■ **Rows from an object dataset**
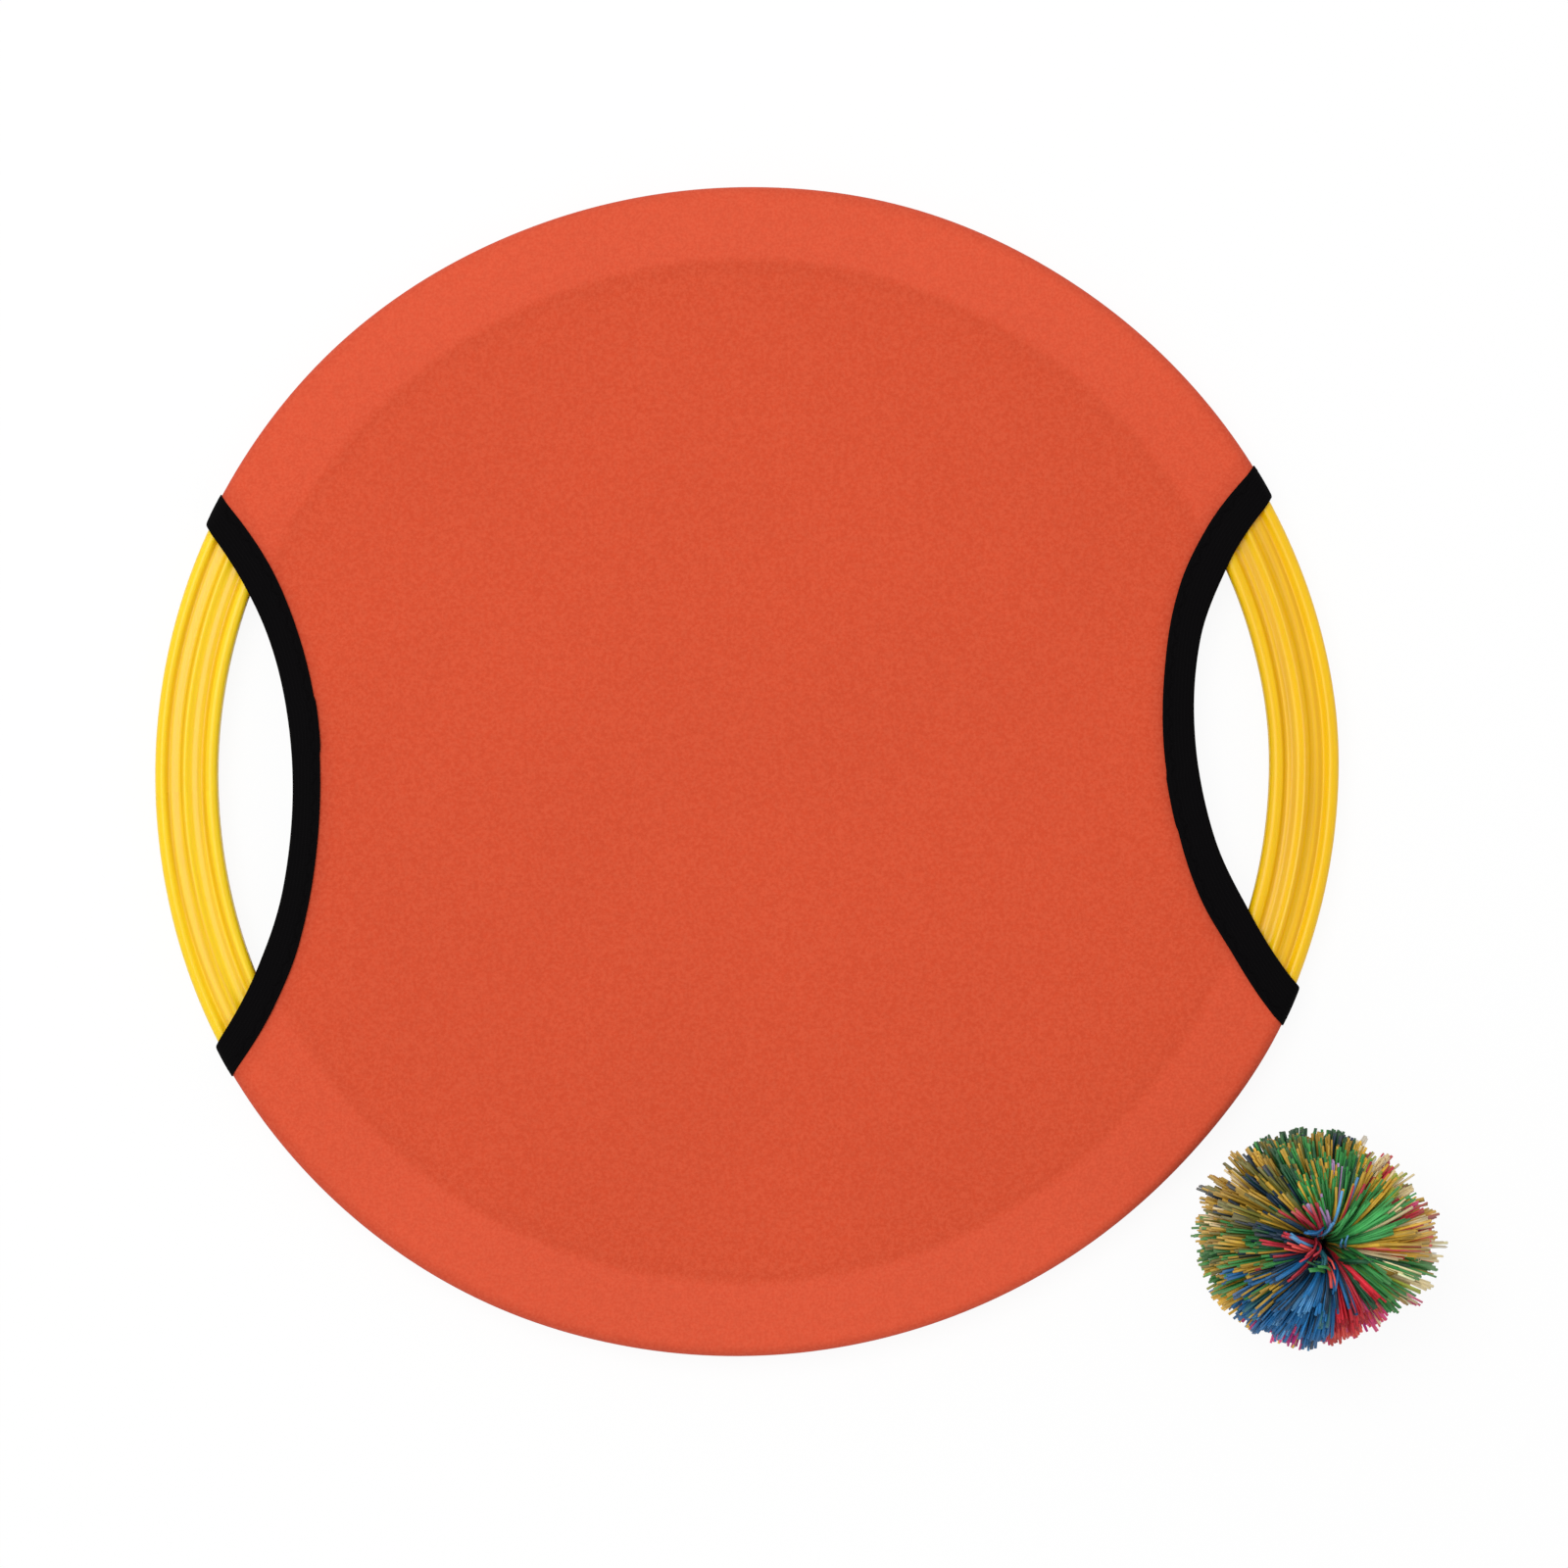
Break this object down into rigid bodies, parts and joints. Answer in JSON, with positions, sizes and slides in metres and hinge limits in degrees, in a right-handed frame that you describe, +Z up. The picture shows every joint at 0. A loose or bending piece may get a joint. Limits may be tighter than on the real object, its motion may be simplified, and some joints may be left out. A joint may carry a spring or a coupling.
{
  "type": "trampoline paddle ball set",
  "caption": "Round catch-and-throw paddle with a stretch cover on a moulded ring, hand openings bound in elastic tape at both sides, and a soft rubber strand ball.",
  "frame": {"origin": "middle of the back panel's flat underside, on the paddle's own axis", "axes": "+X through the two hand openings towards the ball's side, +Y to the far side of the paddle, +Z up out of the front panel"},
  "size_m": [0.3188, 0.2979, 0.0491],
  "materials": {
    "yellow_plastic": "satin",
    "orange_knit": "fine stretch knit",
    "black_elastic": "ribbed elastic tape",
    "tie_band": "matte",
    "rubber_yellow": "satin",
    "rubber_bright_green": "satin",
    "rubber_dark_green": "satin",
    "rubber_olive": "satin",
    "rubber_moss_green": "satin",
    "rubber_gold": "satin",
    "rubber_blue": "satin",
    "rubber_red": "satin",
    "rubber_pink": "satin",
    "rubber_leaf_green": "satin"
  },
  "bodies": {
    "root": {"ring_frame": "yellow_plastic", "front_panel": "orange_knit", "front_panel_left": "orange_knit", "front_panel_right": "orange_knit", "front_panel_inner_far": "orange_knit", "front_panel_far": "orange_knit", "front_panel_inner_near": "orange_knit", "front_panel_near": "orange_knit", "back_panel": "orange_knit", "back_panel_left": "orange_knit", "back_panel_right": "orange_knit", "back_panel_inner_far": "orange_knit", "back_panel_far": "orange_knit", "back_panel_inner_near": "orange_knit", "back_panel_near": "orange_knit", "front_edge_far": "orange_knit", "front_edge_near": "orange_knit", "back_edge_far": "orange_knit", "back_edge_near": "orange_knit", "left_binding": "black_elastic", "right_binding": "black_elastic", "ball_tie": "tie_band", "strands_yellow": "rubber_yellow", "strands_bright_green": "rubber_bright_green", "strands_dark_green": "rubber_dark_green", "strands_olive": "rubber_olive", "strands_moss_green": "rubber_moss_green", "strands_gold": "rubber_gold", "strands_blue": "rubber_blue", "strands_red": "rubber_red", "strands_pink": "rubber_pink", "strands_leaf_green": "rubber_leaf_green"}
  },
  "joints": []
}
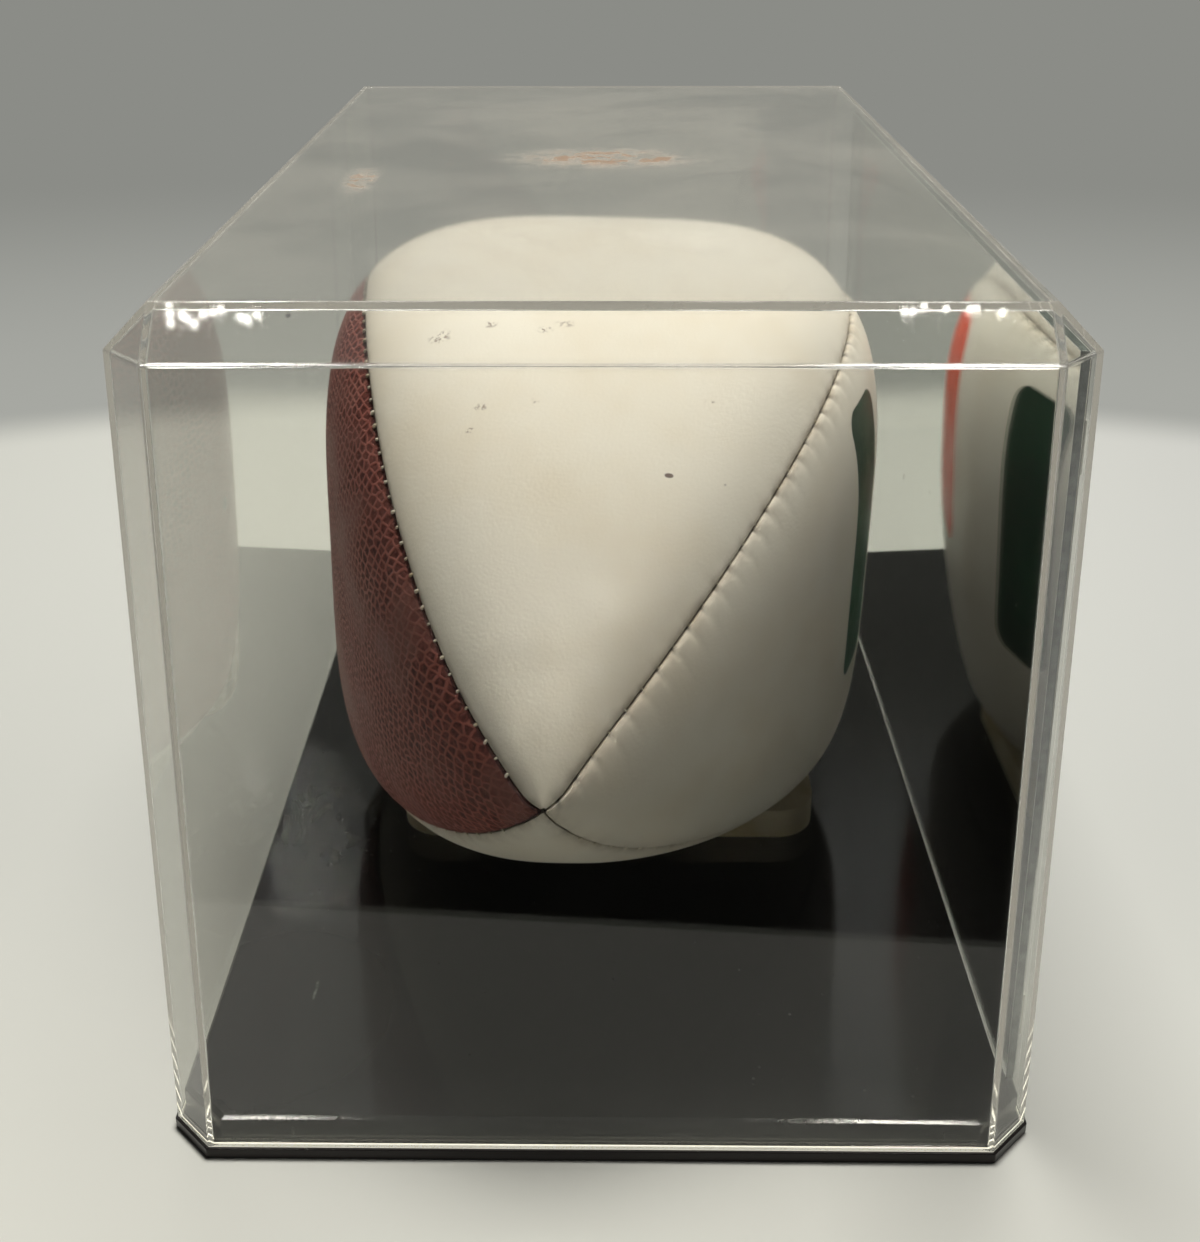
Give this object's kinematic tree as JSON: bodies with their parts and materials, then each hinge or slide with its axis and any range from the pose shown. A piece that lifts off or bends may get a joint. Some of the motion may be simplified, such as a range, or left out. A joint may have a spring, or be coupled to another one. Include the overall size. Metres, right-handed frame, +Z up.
{
  "type": "football display case",
  "caption": "Clear lift-off cover with bevelled edges on a black base, a mirror along one long wall, and a leather football on a low cradle inside.",
  "frame": {"origin": "the middle of the base's underside, on the surface that the case stands on", "axes": "+X to the mirrored wall, +Y to the back end, +Z up; the case is seen from its short end, at -Y"},
  "size_m": [0.211, 0.335, 0.21],
  "materials": {
    "black_base": "glossy black moulding with fine scratches and dust",
    "cream_cradle": "matt cream",
    "clear_acrylic": "clear polished acrylic, lightly smudged",
    "mirror_sheet": "clear polished acrylic sheet with a pale sawn edge",
    "mirror_coat": "silvered and painted back",
    "tape": "double-sided adhesive tape",
    "cream_leather": "smooth cream leather, faintly grained",
    "brown_leather": "pebbled brown leather",
    "lining_cloth": "woven cotton backing",
    "bladder_rubber": "matt black rubber",
    "valve_rubber": "black rubber",
    "lace_cord": "flat white lace"
  },
  "bodies": {
    "base": {"base_tray": "black_base", "ball_cradle": "cream_cradle"},
    "cover": {"clear_cover": "clear_acrylic", "mirror_sheet": "mirror_sheet", "mirror_coat": "mirror_coat", "mirror_tapes": "tape"},
    "football": {"top_panel": "cream_leather", "left_panel": "brown_leather", "bottom_panel": "cream_leather", "right_panel": "cream_leather", "top_lining": "lining_cloth", "left_lining": "lining_cloth", "bottom_lining": "lining_cloth", "right_lining": "lining_cloth", "bladder": "bladder_rubber", "air_valve": "valve_rubber", "lace_strand": "lace_cord", "lace_rungs": "lace_cord"}
  },
  "joints": [
    {"name": "cover_lift", "type": "slide", "parent": "base", "child": "cover", "axis": [0, 0, 1], "range_m": [0, 0.3]},
    {"name": "football_lift", "type": "slide", "parent": "base", "child": "football", "axis": [0, 0, 1], "range_m": [0, 0.012]}
  ]
}
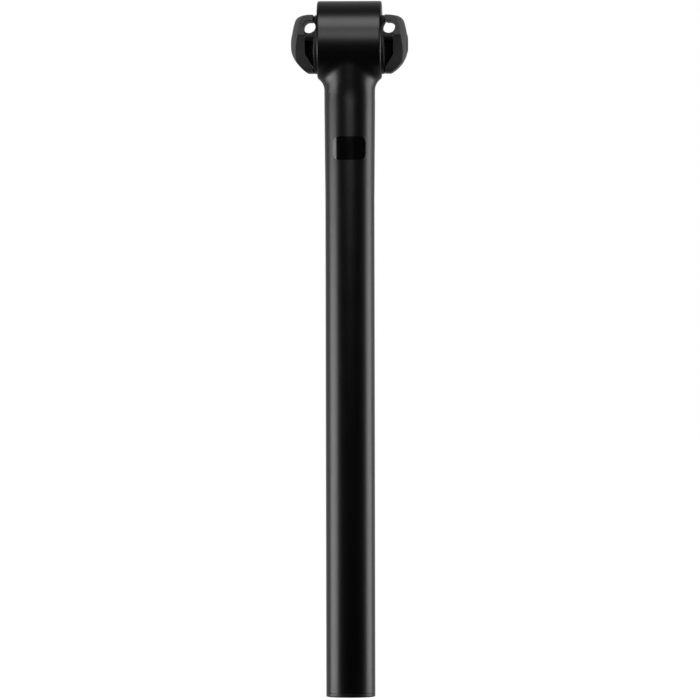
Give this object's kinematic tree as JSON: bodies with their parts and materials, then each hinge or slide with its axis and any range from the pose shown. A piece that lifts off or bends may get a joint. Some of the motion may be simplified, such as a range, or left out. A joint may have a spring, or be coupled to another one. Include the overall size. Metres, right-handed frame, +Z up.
{
  "type": "bicycle seatpost",
  "caption": "Straight round bicycle seatpost with a transverse barrel head and a side-bolt clamp that grips both saddle rails and sets saddle tilt.",
  "frame": {"origin": "centre of the foot of the post", "axes": "+Z up the post, +Y fore and aft along the rails, +X along the clamp bolt from its head towards its nut"},
  "size_m": [0.0649, 0.0416, 0.3853],
  "materials": {
    "carbon": "satin",
    "black_alloy": "matte",
    "grey_alloy": "satin",
    "black_steel": "satin",
    "steel_pin": "satin",
    "seal_rubber": "matte",
    "black_nylon": "matte"
  },
  "bodies": {
    "post": {"post_shell": "carbon", "bore_sleeve": "grey_alloy", "left_taper_ring": "grey_alloy", "right_taper_ring": "grey_alloy", "left_dust_seal": "seal_rubber", "right_dust_seal": "seal_rubber", "end_plug": "black_nylon", "plug_seal": "seal_rubber"},
    "cradle": {"left_inner_clamp": "black_alloy", "right_inner_clamp": "black_alloy", "alignment_tube": "grey_alloy", "key_pins": "steel_pin"},
    "left_jaw": {"left_outer_clamp": "black_alloy", "bolt_washer": "black_steel"},
    "right_jaw": {"right_outer_clamp": "black_alloy", "clamp_nut": "black_alloy"},
    "bolt": {"clamp_bolt": "black_steel"}
  },
  "joints": [
    {"name": "saddle_tilt", "type": "hinge", "parent": "post", "child": "cradle", "pos_m": [0, 0, 0.3612], "axis": [1, 0, 0], "range_deg": [-25, 25]},
    {"name": "left_jaw_slide", "type": "slide", "parent": "cradle", "child": "left_jaw", "axis": [-1, 0, 0], "range_m": [0, 0.0025]},
    {"name": "right_jaw_slide", "type": "slide", "parent": "cradle", "child": "right_jaw", "axis": [1, 0, 0], "range_m": [0, 0.0025]},
    {"name": "bolt_turn", "type": "hinge", "parent": "left_jaw", "child": "bolt", "pos_m": [0, 0, 0.3612], "axis": [-1, 0, 0], "range_deg": [0, 1800]}
  ],
  "couplings": [
    {"joint": "right_jaw_slide", "follows": "left_jaw_slide", "ratio": 1},
    {"joint": "bolt_turn", "follows": "left_jaw_slide", "rad_per_m": 12566}
  ]
}
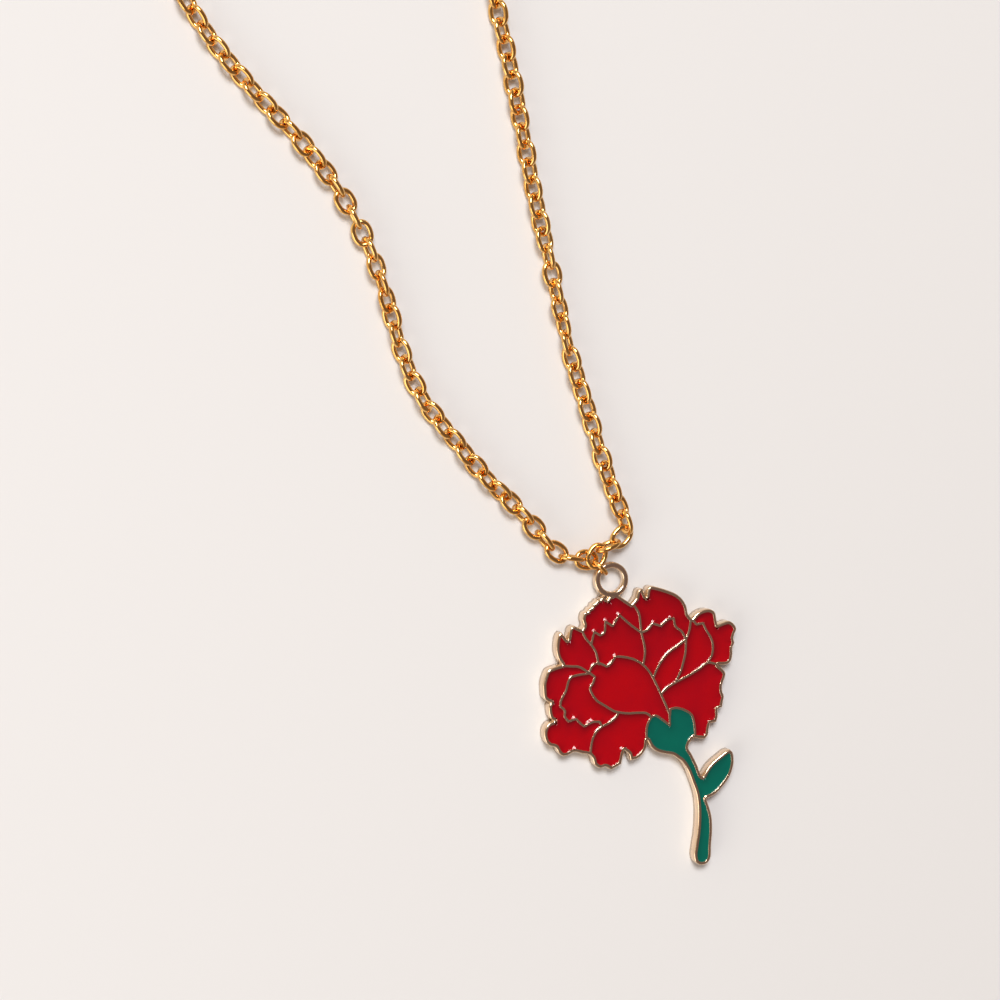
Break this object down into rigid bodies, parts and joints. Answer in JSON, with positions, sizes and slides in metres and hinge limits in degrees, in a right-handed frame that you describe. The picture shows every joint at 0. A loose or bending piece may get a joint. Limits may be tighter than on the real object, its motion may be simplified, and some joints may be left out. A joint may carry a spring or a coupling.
{
  "type": "pendant necklace",
  "caption": "Cable-chain pendant necklace with a flat cloisonne enamel carnation charm on a cast ring, a sprung lobster clasp and an extender chain ending in a small drop.",
  "frame": {"origin": "on the flat back of the charm, under the middle of its flower, with the necklace lying flat", "axes": "+X to the wearer's left seen from the front, +Y from the charm towards the clasp, +Z out of the enamelled front"},
  "size_m": [0.0731, 0.2034, 0.0034],
  "materials": {
    "chain_gold": "polished yellow gold plating",
    "charm_metal": "polished pale champagne gold plating",
    "enamel_red": "glossy crimson enamel, filled to just under the rim",
    "enamel_green": "glossy deep green enamel, filled to just under the rim"
  },
  "bodies": {
    "necklace": {"hanger_link": "chain_gold", "chain_left_01": "chain_gold", "chain_left_02": "chain_gold", "chain_left_03": "chain_gold", "chain_left_04": "chain_gold", "chain_left_05": "chain_gold", "chain_left_06": "chain_gold", "chain_left_07": "chain_gold", "chain_left_08": "chain_gold", "chain_left_09": "chain_gold", "chain_left_10": "chain_gold", "chain_left_11": "chain_gold", "chain_left_12": "chain_gold", "chain_left_13": "chain_gold", "chain_left_14": "chain_gold", "chain_left_15": "chain_gold", "chain_right_01": "chain_gold", "chain_right_02": "chain_gold", "chain_right_03": "chain_gold", "chain_right_04": "chain_gold", "chain_right_05": "chain_gold", "chain_right_06": "chain_gold", "chain_right_07": "chain_gold", "chain_right_08": "chain_gold", "chain_right_09": "chain_gold", "chain_right_10": "chain_gold", "chain_right_11": "chain_gold", "chain_right_12": "chain_gold", "chain_right_13": "chain_gold", "chain_right_14": "chain_gold", "chain_right_15": "chain_gold", "jump_ring_clasp": "chain_gold", "clasp_body": "chain_gold", "clasp_pin": "chain_gold", "jump_ring_extender": "chain_gold", "extender_01": "chain_gold", "extender_02": "chain_gold", "extender_drop": "chain_gold"},
    "charm": {"charm_body": "charm_metal", "petal_top_left": "enamel_red", "petal_top_left_inner": "enamel_red", "petal_top_right": "enamel_red", "petal_top_right_inner": "enamel_red", "petal_centre_right": "enamel_red", "petal_right_inner": "enamel_red", "petal_right_outer": "enamel_red", "petal_lower_right": "enamel_red", "petal_upper_left": "enamel_red", "petal_left_outer": "enamel_red", "petal_left_inner": "enamel_red", "petal_centre": "enamel_red", "petal_bottom": "enamel_red", "calyx_stem_leaf": "enamel_green"},
    "clasp_lever": {"clasp_lever": "chain_gold"}
  },
  "joints": [
    {"name": "charm_swing", "type": "hinge", "parent": "necklace", "child": "charm", "pos_m": [-0.00413, 0.01113, 0.00116], "axis": [0, 0, 1], "range_deg": [-35, 30]},
    {"name": "clasp_lever", "type": "hinge", "parent": "necklace", "child": "clasp_lever", "pos_m": [-0.02321, 0.16132, 0.00092], "axis": [0, 0, 1], "range_deg": [-25, 0], "stiffness_Nm_per_rad": 0.003, "springref_deg": 20.05}
  ]
}
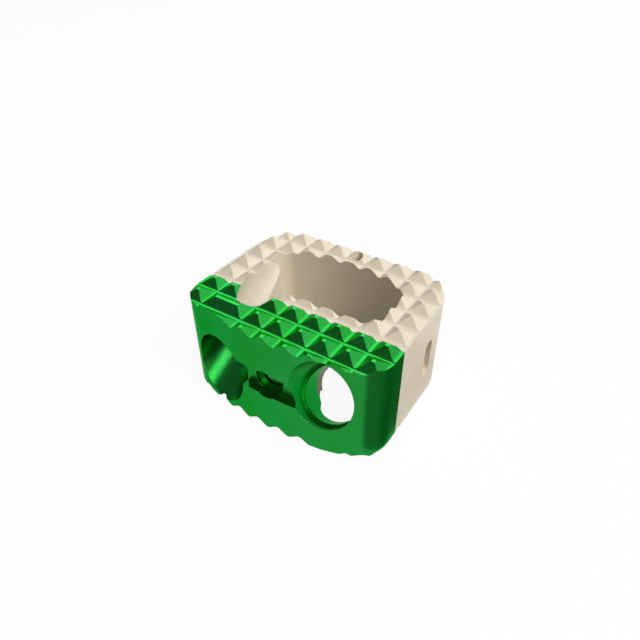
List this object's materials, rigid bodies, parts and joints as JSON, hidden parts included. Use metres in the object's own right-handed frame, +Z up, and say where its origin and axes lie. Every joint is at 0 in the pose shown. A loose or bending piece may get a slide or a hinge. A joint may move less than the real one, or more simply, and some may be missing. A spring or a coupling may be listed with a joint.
{
  "type": "spinal interbody cage",
  "caption": "Cervical interbody cage: a toothed polymer ring around a graft window, behind an anodised titanium face plate with angled screw bores and an inserter slot.",
  "frame": {"origin": "middle of the footprint, on the plane of the lower tooth tips", "axes": "+X across the patient, towards the screw bore that falls; +Y from the metal face plate to the rear wall; +Z up, from the lower teeth to the upper teeth"},
  "size_m": [0.016, 0.013, 0.0082],
  "materials": {
    "anodised_titanium": "green anodised titanium alloy, milled, satin with bright edges",
    "polymer": "beige PEEK, milled, matt to satin",
    "marker_metal": "dull grey tantalum"
  },
  "bodies": {
    "root": {"face_plate": "anodised_titanium", "graft_ring": "polymer", "rear_marker_pin": "marker_metal"}
  },
  "joints": []
}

■ **REQUIRED WORK**
For each line of the listing that holds the word "shows", show that line.

■ **RESPONSE TO THE TASK**
Break this object down into rigid bodies, parts and joints. Answer in JSON, with positions, sizes and slides in metres and hinge limits in degrees, in a right-handed frame that you describe, +Z up. The picture shows every joint at 0. A loose or bending piece may get a joint. Limits may be tighter than on the real object, its motion may be simplified, and some joints may be left out. A joint may carry a spring or a coupling.
Break this object down into rigid bodies, parts and joints. Answer in JSON, with positions, sizes and slides in metres and hinge limits in degrees, in a right-handed frame that you describe. The picture shows every joint at 0. A loose or bending piece may get a joint. Limits may be tighter than on the real object, its motion may be simplified, and some joints may be left out. A joint may carry a spring or a coupling.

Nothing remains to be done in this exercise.